Transformer les contraintes en atouts
Il doit trouver une solution « pour sauver ses salariés ». « J’ai proposé à nos annonceurs, principalement les bars et les restaurants du Toulouse Afterwork, de nous prendre comme agence de com pour réaliser leurs flyers, leurs menus, leurs cartes de visite, puisqu’on avait des graphistes, des rédacteurs… Ça a commencé comme ça. C’était super-ingrat, mais ça permettait de payer les salaires. Au final, on a vite pris le monopole sur cette activité et rapidement, ces clients nous ont recommandés à d’autres TPE-PME qui sont devenues à leur tour nos clientes. La baisse d’activité qu’on attendait sur les titres s’est bien produite, mais elle a été largement compensée par notre activité de petit studio de création. C’est allé même plus loin, puisqu’on a commencé à nous demander des sites web, à nous proposer de faire des événements et comme c’est un peu l’histoire de ma vie, forcément on a dit oui, ce qui veut dire embaucher d’autres collaborateurs. En 2011, on a fini par recruter aussi des chefs de projet pour coordonner le tout. C’est comme ça qu’on est devenu un gros studio 360°. »
L’agence remporte des prix pour des campagnes de street marketing, notamment pour Pataugas et Air France. En 2013, alors qu’elle commence à avoir un peu de notoriété, la pépite toulousaine est obligée de changer de nom.
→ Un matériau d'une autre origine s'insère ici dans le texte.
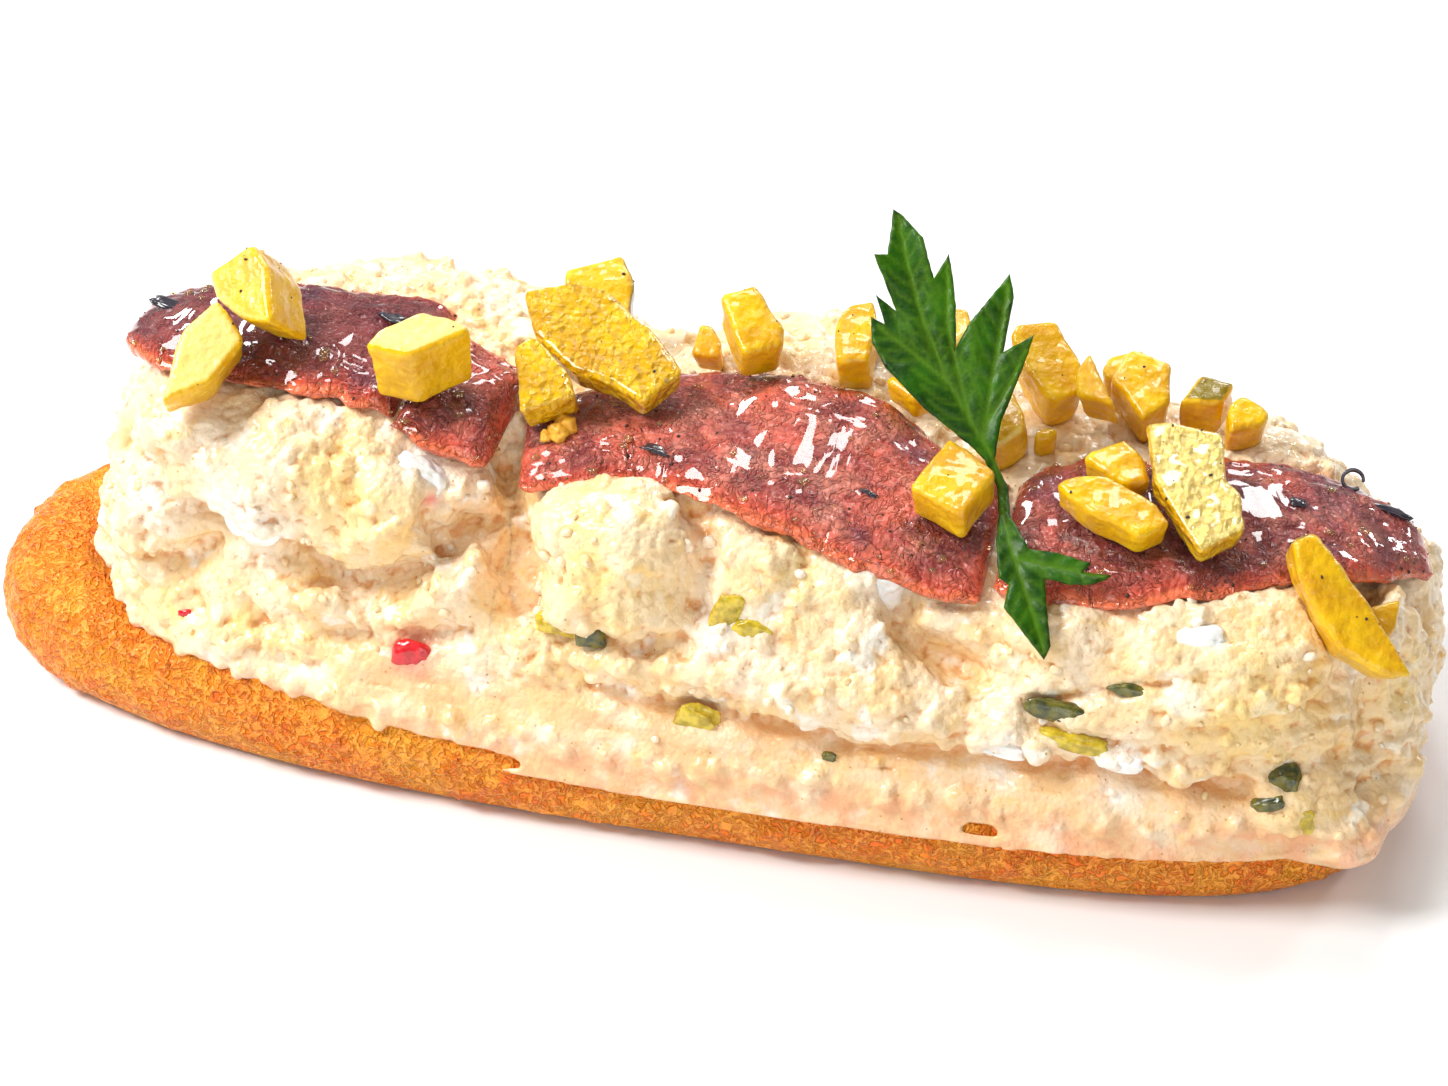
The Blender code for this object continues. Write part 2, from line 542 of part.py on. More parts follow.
def sprig_line(lengths):
    """Side view of the sprig: its place (y, z) and its normal at each length from the stem."""
    line = np.array(SPRIG_DROOP)
    rise = math.radians(SPRIG_RISE_DEGREES)
    top = line[-1] + SPRIG_RISE * np.array([math.cos(rise), math.sin(rise)])
    line = np.vstack([line, top])
    run = np.concatenate([[0.0], np.cumsum(np.linalg.norm(np.diff(line, axis=0), axis=1))])
    run -= run[-2]
    place = along_line(lengths, run, line)
    ahead = along_line(lengths + SPRIG_SLOPE_REACH, run, line)
    behind = along_line(lengths - SPRIG_SLOPE_REACH, run, line)
    along = ahead - behind
    along /= np.linalg.norm(along, axis=1)[:, None]
    return place, np.stack([-along[:, 1], along[:, 0]], axis=1)


def parsley_sprig():
    """The parsley, bent over the front edge and given its thickness."""
    points, faces, rim = flat_sprig()
    place, normal = sprig_line(points[:, 1])
    upper = np.column_stack([points[:, 0], place + normal * SPRIG_THICKNESS / 2.0])
    lower = np.column_stack([points[:, 0], place - normal * SPRIG_THICKNESS / 2.0])
    count = len(points)
    solid_faces = list(faces)
    solid_faces += [tuple(index + count for index in reversed(face)) for face in faces]
    solid_faces += [(second, first, first + count, second + count) for first, second in rim]
    return add_solid("parsley_sprig", np.concatenate([upper, lower]), solid_faces, PARSLEY)


def settle_at_origin():
    """Shift every object so that the whole is centred over the origin."""
    bpy.context.view_layer.update()
    depsgraph = bpy.context.evaluated_depsgraph_get()
    corners = []
    for solid in bpy.context.scene.objects:
        if not solid.hide_render:
            evaluated = solid.evaluated_get(depsgraph)
            corners += [evaluated.matrix_world @ Vector(corner) for corner in evaluated.bound_box]
    corners = np.array(corners)
    middle = (corners.min(axis=0) + corners.max(axis=0)) / 2.0
    for solid in bpy.context.scene.objects:
        solid.location.x -= middle[0]
        solid.location.y -= middle[1]


clear_scene()
bread_ring()
heap = potato_salad()
bpy.context.view_layer.update()
laid = [world_tree(heap)]
soft_ground = SoftGround(laid, FILLET_DROOP)
for fillet_name, sizes in FILLETS.items():
    laid.append(world_tree(fillet(fillet_name, ground=soft_ground, **sizes)))
for number, piece in enumerate(GHERKINS, start=1):
    laid.append(world_tree(gherkin(number, *piece, laid)))
parsley_sprig()
settle_at_origin()
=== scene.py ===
"""Open sandwich: a crisp oval bread ring heaped with potato salad, and on top anchovy
fillets, diced gherkin and one sprig of parsley.

Sizes are in millimetres from the middle of the bread ring's underside, with X along the
ring; a piece's points become metres in the model's frame when its mesh is made.
"""

import itertools
import math

import bmesh
import bpy
import numpy as np
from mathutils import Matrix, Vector, geometry
from mathutils.bvhtree import BVHTree


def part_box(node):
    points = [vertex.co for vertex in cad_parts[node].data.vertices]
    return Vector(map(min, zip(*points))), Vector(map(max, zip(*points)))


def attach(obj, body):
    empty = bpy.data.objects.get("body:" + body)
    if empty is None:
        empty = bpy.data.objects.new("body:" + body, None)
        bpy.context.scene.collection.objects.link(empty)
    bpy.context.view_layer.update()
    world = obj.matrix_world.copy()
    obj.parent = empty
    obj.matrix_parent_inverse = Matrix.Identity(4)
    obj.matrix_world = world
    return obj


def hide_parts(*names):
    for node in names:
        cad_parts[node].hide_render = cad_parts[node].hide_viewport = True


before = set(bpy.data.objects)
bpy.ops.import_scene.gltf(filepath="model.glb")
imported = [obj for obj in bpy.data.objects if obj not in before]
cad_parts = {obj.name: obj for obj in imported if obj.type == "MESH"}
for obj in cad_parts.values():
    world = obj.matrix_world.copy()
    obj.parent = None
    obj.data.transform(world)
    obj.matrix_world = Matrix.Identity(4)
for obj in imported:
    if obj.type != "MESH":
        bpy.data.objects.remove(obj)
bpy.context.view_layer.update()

# ---------------------------------------------------------------------------------------
# Table, light and camera.  The sandwich lies on a plain white table under soft boxes: a
# large one overhead from the left, a low one behind that draws the wet highlights.

MM = 0.001
ring_low, ring_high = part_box("bread_ring")
RING_MIDDLE = np.array([(ring_low.x + ring_high.x) / 2.0, (ring_low.y + ring_high.y) / 2.0, 0.0])

CAMERA_AIM = (5.1, -4.5, 20.0)
CAMERA_DISTANCE = 341.7
CAMERA_TURN = math.radians(13.95)
CAMERA_RISE = math.radians(34.0)
CAMERA_LENS = 89.5
SENSOR_WIDTH = 36.0
LIGHTS_AIM = (0.0, 0.0, 20.0)
STUDIO_COLOUR = (1.0, 0.985, 0.96, 1.0)
STUDIO_STRENGTH = 0.25
TABLE_REACH = 4.0               # metres from the middle to each side
TABLE_DROP = 0.0001             # metres that the table lies below the bread
SOFT_BOXES = (
    # name, place, size, watts
    ("key_box", (-280.0, -110.0, 360.0), 190.0, 2.5),
    ("back_box", (60.0, 380.0, 340.0), 130.0, 0.85),
    ("front_fill", (120.0, -460.0, 170.0), 320.0, 0.70),
    ("glint_left", (-260.0, 300.0, 260.0), 70.0, 0.4),
    ("glint_right", (300.0, 300.0, 230.0), 70.0, 0.4),
    ("glint_top", (-20.0, 150.0, 430.0), 80.0, 0.4),
)


def in_frame(place):
    """A place given in millimetres from the ring's middle, in metres of the model's frame."""
    return Vector(np.array(place) * MM + RING_MIDDLE)


class Signal:
    """One output of a shader node.  Arithmetic on it adds the Math nodes that work it out."""

    def __init__(self, finish, socket):
        self.finish = finish
        self.socket = socket

    def math(self, operation, *parts):
        return self.finish.node("Math", {"operation": operation}, dict(enumerate(parts)))

    def __add__(self, other):
        return self.math("ADD", self, other)

    def __sub__(self, other):
        return self.math("SUBTRACT", self, other)

    def __rsub__(self, other):
        return self.math("SUBTRACT", other, self)

    def __mul__(self, other):
        return self.math("MULTIPLY", self, other)

    def __abs__(self):
        return self.math("ABSOLUTE", self)

    __radd__ = __add__
    __rmul__ = __mul__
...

Une contrainte que Steve Gallais transforme en atout « parce qu’il a fallu qu’on revoie toute notre offre, qu’on se repositionne, qu’on retravaille nos supports. » Wellcommunication devient l’agence Verywell. « On a événementialisé notre changement de nom, ce qui nous a littéralement propulsés. On a eu énormément de retombées presse, on a fait le buzz sur les sites et les blogs spécialisés. Au bout de 48 heures, on était plus connu qu’avant ! »
Six mois plus tard, en 2014, l’agence ouvre un bureau à Paris pour se rapprocher de ses clients. « On a continué comme ça, avec une croissance à deux chiffres tous les ans », se souvient Steve Gallais. Verywell devient une des agences leaders en Occitanie, travaille pour les grandes entreprises de la région, les acteurs publics, rafle des contrats nationaux… Jusqu’au 6 mars 2020 et les premières mesures de réduction des jauges qui stoppent net l’événementiel. S’en suivra la création de SOS Event avec ses copains, Thomas Fantini, Jean-François Renac et Pierre Garrigues. Le début d’une autre histoire.